_The problem:_
Show each line that has the string "return" in it.

++++ Collected data ++++

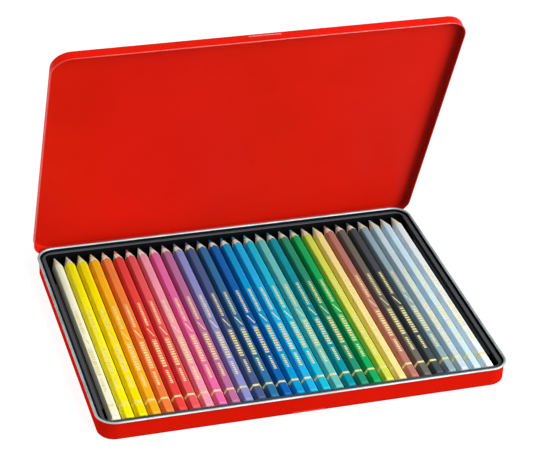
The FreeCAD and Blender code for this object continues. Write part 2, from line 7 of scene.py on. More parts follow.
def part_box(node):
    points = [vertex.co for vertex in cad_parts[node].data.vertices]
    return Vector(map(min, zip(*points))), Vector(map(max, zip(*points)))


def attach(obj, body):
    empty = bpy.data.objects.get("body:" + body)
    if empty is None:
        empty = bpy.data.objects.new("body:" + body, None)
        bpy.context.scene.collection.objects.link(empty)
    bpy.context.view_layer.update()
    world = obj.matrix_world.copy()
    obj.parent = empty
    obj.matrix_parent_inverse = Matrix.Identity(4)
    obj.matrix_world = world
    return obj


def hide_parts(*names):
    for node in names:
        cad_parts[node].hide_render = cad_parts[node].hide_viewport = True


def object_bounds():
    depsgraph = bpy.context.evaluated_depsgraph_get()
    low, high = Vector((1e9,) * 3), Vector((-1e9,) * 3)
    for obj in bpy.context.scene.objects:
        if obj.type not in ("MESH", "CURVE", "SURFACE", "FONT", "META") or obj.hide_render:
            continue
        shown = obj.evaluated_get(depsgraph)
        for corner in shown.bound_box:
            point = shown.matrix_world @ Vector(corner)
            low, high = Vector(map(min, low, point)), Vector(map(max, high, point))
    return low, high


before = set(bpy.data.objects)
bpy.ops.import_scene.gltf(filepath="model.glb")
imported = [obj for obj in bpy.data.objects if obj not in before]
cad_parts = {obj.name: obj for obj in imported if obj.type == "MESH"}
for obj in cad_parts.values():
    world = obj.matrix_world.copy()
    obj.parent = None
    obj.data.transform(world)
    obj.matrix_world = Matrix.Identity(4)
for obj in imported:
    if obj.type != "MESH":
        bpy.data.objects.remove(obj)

++++

_Reply to the exercise:_
    return Vector(map(min, zip(*points))), Vector(map(max, zip(*points)))
    return obj
    return low, high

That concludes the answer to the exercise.